TASK TO COMPLETE:
Copy the data word for word, keeping every line.

RECORDED DATA:
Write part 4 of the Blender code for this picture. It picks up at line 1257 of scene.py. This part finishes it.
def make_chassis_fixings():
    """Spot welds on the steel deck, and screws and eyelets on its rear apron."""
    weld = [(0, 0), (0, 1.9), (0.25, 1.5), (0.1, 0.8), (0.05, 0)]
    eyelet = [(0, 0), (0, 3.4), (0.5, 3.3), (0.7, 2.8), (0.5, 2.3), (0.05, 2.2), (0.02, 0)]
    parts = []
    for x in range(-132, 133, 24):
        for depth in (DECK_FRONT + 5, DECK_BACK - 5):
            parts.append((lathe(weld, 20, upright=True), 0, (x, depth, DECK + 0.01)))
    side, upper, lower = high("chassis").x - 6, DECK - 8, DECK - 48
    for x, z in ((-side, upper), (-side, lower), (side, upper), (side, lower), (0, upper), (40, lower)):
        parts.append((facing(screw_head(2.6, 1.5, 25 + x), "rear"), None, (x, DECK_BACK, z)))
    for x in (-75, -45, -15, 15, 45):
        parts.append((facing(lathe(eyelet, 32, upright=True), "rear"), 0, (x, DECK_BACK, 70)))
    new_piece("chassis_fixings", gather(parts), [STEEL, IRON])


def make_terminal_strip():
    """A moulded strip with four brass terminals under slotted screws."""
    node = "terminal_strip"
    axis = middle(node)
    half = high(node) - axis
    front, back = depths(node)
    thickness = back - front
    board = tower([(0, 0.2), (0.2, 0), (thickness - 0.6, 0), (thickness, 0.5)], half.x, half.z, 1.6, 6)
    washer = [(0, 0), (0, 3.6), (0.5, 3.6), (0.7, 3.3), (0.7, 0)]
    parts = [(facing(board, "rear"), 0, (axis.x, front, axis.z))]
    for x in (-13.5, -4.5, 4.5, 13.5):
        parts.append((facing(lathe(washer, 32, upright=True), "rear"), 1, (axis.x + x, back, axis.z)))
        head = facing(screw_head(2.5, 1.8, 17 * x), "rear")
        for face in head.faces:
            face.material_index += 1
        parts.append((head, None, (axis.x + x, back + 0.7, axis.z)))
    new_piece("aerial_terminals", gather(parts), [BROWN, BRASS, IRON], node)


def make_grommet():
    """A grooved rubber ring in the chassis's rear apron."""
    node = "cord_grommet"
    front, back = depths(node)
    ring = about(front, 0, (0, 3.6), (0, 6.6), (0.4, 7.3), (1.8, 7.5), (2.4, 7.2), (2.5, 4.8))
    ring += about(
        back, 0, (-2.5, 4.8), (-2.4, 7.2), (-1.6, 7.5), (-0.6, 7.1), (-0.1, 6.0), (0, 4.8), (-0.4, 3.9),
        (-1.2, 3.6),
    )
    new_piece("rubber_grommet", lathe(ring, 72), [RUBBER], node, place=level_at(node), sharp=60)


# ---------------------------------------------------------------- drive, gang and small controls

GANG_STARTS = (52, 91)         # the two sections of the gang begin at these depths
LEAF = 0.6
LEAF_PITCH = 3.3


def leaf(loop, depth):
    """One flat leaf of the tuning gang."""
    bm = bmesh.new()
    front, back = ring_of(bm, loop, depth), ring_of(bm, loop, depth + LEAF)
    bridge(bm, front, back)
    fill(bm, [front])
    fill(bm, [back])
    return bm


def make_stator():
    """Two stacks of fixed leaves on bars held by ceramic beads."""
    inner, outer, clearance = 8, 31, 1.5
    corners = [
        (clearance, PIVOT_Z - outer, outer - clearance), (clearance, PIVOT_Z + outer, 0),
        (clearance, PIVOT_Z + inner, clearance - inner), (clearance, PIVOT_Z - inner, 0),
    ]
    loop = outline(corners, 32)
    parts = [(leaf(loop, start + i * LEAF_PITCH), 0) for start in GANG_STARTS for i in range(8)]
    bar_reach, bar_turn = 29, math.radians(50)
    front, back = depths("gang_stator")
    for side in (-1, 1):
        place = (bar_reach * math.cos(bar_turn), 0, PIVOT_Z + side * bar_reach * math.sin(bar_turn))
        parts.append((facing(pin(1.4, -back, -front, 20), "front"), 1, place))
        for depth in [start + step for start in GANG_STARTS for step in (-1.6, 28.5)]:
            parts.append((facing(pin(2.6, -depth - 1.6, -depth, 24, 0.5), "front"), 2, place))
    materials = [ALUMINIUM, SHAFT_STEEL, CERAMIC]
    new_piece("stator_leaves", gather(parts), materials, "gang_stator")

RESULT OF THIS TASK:
Write part 4 of the Blender code for this picture. It picks up at line 1257 of scene.py. This part finishes it.
def make_chassis_fixings():
    """Spot welds on the steel deck, and screws and eyelets on its rear apron."""
    weld = [(0, 0), (0, 1.9), (0.25, 1.5), (0.1, 0.8), (0.05, 0)]
    eyelet = [(0, 0), (0, 3.4), (0.5, 3.3), (0.7, 2.8), (0.5, 2.3), (0.05, 2.2), (0.02, 0)]
    parts = []
    for x in range(-132, 133, 24):
        for depth in (DECK_FRONT + 5, DECK_BACK - 5):
            parts.append((lathe(weld, 20, upright=True), 0, (x, depth, DECK + 0.01)))
    side, upper, lower = high("chassis").x - 6, DECK - 8, DECK - 48
    for x, z in ((-side, upper), (-side, lower), (side, upper), (side, lower), (0, upper), (40, lower)):
        parts.append((facing(screw_head(2.6, 1.5, 25 + x), "rear"), None, (x, DECK_BACK, z)))
    for x in (-75, -45, -15, 15, 45):
        parts.append((facing(lathe(eyelet, 32, upright=True), "rear"), 0, (x, DECK_BACK, 70)))
    new_piece("chassis_fixings", gather(parts), [STEEL, IRON])


def make_terminal_strip():
    """A moulded strip with four brass terminals under slotted screws."""
    node = "terminal_strip"
    axis = middle(node)
    half = high(node) - axis
    front, back = depths(node)
    thickness = back - front
    board = tower([(0, 0.2), (0.2, 0), (thickness - 0.6, 0), (thickness, 0.5)], half.x, half.z, 1.6, 6)
    washer = [(0, 0), (0, 3.6), (0.5, 3.6), (0.7, 3.3), (0.7, 0)]
    parts = [(facing(board, "rear"), 0, (axis.x, front, axis.z))]
    for x in (-13.5, -4.5, 4.5, 13.5):
        parts.append((facing(lathe(washer, 32, upright=True), "rear"), 1, (axis.x + x, back, axis.z)))
        head = facing(screw_head(2.5, 1.8, 17 * x), "rear")
        for face in head.faces:
            face.material_index += 1
        parts.append((head, None, (axis.x + x, back + 0.7, axis.z)))
    new_piece("aerial_terminals", gather(parts), [BROWN, BRASS, IRON], node)


def make_grommet():
    """A grooved rubber ring in the chassis's rear apron."""
    node = "cord_grommet"
    front, back = depths(node)
    ring = about(front, 0, (0, 3.6), (0, 6.6), (0.4, 7.3), (1.8, 7.5), (2.4, 7.2), (2.5, 4.8))
    ring += about(
        back, 0, (-2.5, 4.8), (-2.4, 7.2), (-1.6, 7.5), (-0.6, 7.1), (-0.1, 6.0), (0, 4.8), (-0.4, 3.9),
        (-1.2, 3.6),
    )
    new_piece("rubber_grommet", lathe(ring, 72), [RUBBER], node, place=level_at(node), sharp=60)


# ---------------------------------------------------------------- drive, gang and small controls

GANG_STARTS = (52, 91)         # the two sections of the gang begin at these depths
LEAF = 0.6
LEAF_PITCH = 3.3


def leaf(loop, depth):
    """One flat leaf of the tuning gang."""
    bm = bmesh.new()
    front, back = ring_of(bm, loop, depth), ring_of(bm, loop, depth + LEAF)
    bridge(bm, front, back)
    fill(bm, [front])
    fill(bm, [back])
    return bm


def make_stator():
    """Two stacks of fixed leaves on bars held by ceramic beads."""
    inner, outer, clearance = 8, 31, 1.5
    corners = [
        (clearance, PIVOT_Z - outer, outer - clearance), (clearance, PIVOT_Z + outer, 0),
        (clearance, PIVOT_Z + inner, clearance - inner), (clearance, PIVOT_Z - inner, 0),
    ]
    loop = outline(corners, 32)
    parts = [(leaf(loop, start + i * LEAF_PITCH), 0) for start in GANG_STARTS for i in range(8)]
    bar_reach, bar_turn = 29, math.radians(50)
    front, back = depths("gang_stator")
    for side in (-1, 1):
        place = (bar_reach * math.cos(bar_turn), 0, PIVOT_Z + side * bar_reach * math.sin(bar_turn))
        parts.append((facing(pin(1.4, -back, -front, 20), "front"), 1, place))
        for depth in [start + step for start in GANG_STARTS for step in (-1.6, 28.5)]:
            parts.append((facing(pin(2.6, -depth - 1.6, -depth, 24, 0.5), "front"), 2, place))
    materials = [ALUMINIUM, SHAFT_STEEL, CERAMIC]
    new_piece("stator_leaves", gather(parts), materials, "gang_stator")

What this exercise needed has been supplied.